In the listing that follows, locate the line containing "before = set(bpy.data.objects)" and the line containing "bpy.data.objects.remove(obj)". Retype exactly those two lines and every line between them, and nothing more.

**Data records**
################

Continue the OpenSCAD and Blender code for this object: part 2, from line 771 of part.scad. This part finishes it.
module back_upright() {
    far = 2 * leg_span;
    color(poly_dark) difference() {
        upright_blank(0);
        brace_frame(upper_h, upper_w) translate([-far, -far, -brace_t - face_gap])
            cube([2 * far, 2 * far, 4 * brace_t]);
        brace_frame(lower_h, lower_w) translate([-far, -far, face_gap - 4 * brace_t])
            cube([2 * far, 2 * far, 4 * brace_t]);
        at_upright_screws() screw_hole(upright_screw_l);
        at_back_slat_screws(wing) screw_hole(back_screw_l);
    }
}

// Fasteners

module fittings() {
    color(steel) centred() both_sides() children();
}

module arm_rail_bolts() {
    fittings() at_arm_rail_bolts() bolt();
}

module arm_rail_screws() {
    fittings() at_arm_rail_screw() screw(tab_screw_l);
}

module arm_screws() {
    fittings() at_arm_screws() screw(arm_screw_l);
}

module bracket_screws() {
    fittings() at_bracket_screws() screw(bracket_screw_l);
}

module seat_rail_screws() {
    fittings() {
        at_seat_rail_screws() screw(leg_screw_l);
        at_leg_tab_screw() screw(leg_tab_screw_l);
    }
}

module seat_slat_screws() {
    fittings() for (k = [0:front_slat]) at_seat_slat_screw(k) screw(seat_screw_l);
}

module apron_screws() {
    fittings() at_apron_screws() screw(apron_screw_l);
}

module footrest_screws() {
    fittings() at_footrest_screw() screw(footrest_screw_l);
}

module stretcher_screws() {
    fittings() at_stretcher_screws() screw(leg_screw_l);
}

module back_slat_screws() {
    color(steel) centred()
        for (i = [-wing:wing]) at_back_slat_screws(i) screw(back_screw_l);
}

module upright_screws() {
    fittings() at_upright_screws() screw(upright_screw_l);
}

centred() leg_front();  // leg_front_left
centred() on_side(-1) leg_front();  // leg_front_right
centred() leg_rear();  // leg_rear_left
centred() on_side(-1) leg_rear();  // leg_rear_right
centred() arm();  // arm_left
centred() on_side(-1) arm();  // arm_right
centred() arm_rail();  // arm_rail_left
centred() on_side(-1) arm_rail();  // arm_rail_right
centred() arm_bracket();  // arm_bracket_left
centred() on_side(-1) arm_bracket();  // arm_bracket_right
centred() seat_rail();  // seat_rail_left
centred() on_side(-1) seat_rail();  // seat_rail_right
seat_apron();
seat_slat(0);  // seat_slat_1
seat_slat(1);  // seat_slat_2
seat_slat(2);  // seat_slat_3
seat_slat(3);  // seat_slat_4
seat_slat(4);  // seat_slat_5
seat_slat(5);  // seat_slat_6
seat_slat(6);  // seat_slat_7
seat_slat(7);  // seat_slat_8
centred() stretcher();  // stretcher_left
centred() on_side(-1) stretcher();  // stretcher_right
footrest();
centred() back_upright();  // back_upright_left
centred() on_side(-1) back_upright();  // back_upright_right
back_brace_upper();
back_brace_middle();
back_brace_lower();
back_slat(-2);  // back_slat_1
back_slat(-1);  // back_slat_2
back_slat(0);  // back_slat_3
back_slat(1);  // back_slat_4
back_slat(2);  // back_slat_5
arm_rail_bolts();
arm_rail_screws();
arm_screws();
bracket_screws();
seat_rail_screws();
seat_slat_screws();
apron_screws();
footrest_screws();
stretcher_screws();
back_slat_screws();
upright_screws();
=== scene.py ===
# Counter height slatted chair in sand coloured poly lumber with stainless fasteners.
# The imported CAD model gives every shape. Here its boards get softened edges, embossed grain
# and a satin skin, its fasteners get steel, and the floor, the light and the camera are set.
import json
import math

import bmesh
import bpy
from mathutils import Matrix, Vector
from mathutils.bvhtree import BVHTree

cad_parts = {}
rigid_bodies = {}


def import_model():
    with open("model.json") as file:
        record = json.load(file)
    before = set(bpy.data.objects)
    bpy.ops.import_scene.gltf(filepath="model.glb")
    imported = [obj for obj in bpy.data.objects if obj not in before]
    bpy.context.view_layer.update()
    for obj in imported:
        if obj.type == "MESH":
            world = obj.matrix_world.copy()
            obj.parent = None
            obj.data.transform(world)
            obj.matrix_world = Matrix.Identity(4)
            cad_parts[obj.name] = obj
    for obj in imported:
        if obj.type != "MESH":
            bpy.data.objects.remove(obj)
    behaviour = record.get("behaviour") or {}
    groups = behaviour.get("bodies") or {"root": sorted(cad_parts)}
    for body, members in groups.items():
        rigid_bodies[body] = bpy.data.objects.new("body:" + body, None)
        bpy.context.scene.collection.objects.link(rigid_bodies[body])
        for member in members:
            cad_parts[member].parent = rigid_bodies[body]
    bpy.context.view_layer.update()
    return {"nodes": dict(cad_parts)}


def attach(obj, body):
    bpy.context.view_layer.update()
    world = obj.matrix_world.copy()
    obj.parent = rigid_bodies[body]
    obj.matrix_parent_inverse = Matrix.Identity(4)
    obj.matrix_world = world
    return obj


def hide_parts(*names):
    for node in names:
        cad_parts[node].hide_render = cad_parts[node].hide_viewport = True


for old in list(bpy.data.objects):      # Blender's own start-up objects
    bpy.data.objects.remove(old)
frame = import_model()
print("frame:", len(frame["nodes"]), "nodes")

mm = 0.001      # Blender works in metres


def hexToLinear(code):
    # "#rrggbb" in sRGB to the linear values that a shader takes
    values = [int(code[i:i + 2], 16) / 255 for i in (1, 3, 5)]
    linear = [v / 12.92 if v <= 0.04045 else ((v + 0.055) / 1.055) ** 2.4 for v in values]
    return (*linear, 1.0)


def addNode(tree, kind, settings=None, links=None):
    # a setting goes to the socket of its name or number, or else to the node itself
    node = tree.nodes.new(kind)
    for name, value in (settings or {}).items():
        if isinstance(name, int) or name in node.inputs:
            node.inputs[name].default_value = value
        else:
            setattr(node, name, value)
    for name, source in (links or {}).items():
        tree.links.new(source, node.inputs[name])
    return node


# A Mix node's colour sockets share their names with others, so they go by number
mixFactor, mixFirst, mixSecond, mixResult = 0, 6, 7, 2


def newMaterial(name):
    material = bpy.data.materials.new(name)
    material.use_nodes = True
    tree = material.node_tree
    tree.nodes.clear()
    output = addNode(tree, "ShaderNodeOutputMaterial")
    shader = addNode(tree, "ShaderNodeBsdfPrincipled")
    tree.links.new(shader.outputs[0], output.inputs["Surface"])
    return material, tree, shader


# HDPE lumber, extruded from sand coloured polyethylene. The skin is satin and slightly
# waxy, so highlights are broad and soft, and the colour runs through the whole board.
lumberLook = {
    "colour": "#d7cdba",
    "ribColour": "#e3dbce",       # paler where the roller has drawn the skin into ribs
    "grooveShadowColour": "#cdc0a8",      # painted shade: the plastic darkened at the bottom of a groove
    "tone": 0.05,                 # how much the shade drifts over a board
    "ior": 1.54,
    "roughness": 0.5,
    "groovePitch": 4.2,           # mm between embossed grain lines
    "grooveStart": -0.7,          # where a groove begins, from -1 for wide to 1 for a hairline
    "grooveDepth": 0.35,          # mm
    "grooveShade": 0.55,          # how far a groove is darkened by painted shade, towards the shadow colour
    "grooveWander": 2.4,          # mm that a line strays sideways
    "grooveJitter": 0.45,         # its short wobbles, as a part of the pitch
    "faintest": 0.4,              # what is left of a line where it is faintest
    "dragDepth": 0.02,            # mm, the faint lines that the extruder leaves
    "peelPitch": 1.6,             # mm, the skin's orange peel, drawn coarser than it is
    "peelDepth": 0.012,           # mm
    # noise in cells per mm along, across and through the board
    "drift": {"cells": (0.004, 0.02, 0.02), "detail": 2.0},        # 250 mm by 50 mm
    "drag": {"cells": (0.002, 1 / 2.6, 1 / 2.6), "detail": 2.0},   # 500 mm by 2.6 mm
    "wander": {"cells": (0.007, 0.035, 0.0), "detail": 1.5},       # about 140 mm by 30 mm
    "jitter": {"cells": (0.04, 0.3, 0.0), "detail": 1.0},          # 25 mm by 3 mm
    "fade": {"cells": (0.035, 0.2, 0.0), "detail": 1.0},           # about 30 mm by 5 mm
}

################

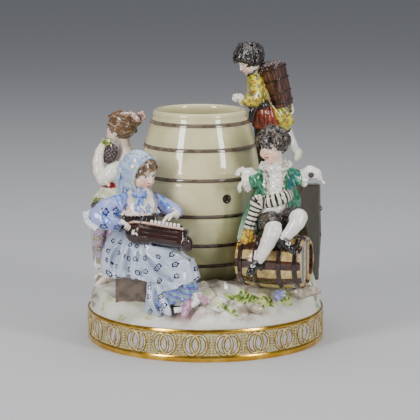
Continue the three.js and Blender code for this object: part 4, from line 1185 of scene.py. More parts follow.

################

**Problem solution**
    before = set(bpy.data.objects)
    bpy.ops.import_scene.gltf(filepath="model.glb")
    imported = [obj for obj in bpy.data.objects if obj not in before]
    bpy.context.view_layer.update()
    for obj in imported:
        if obj.type == "MESH":
            world = obj.matrix_world.copy()
            obj.parent = None
            obj.data.transform(world)
            obj.matrix_world = Matrix.Identity(4)
            cad_parts[obj.name] = obj
    for obj in imported:
        if obj.type != "MESH":
            bpy.data.objects.remove(obj)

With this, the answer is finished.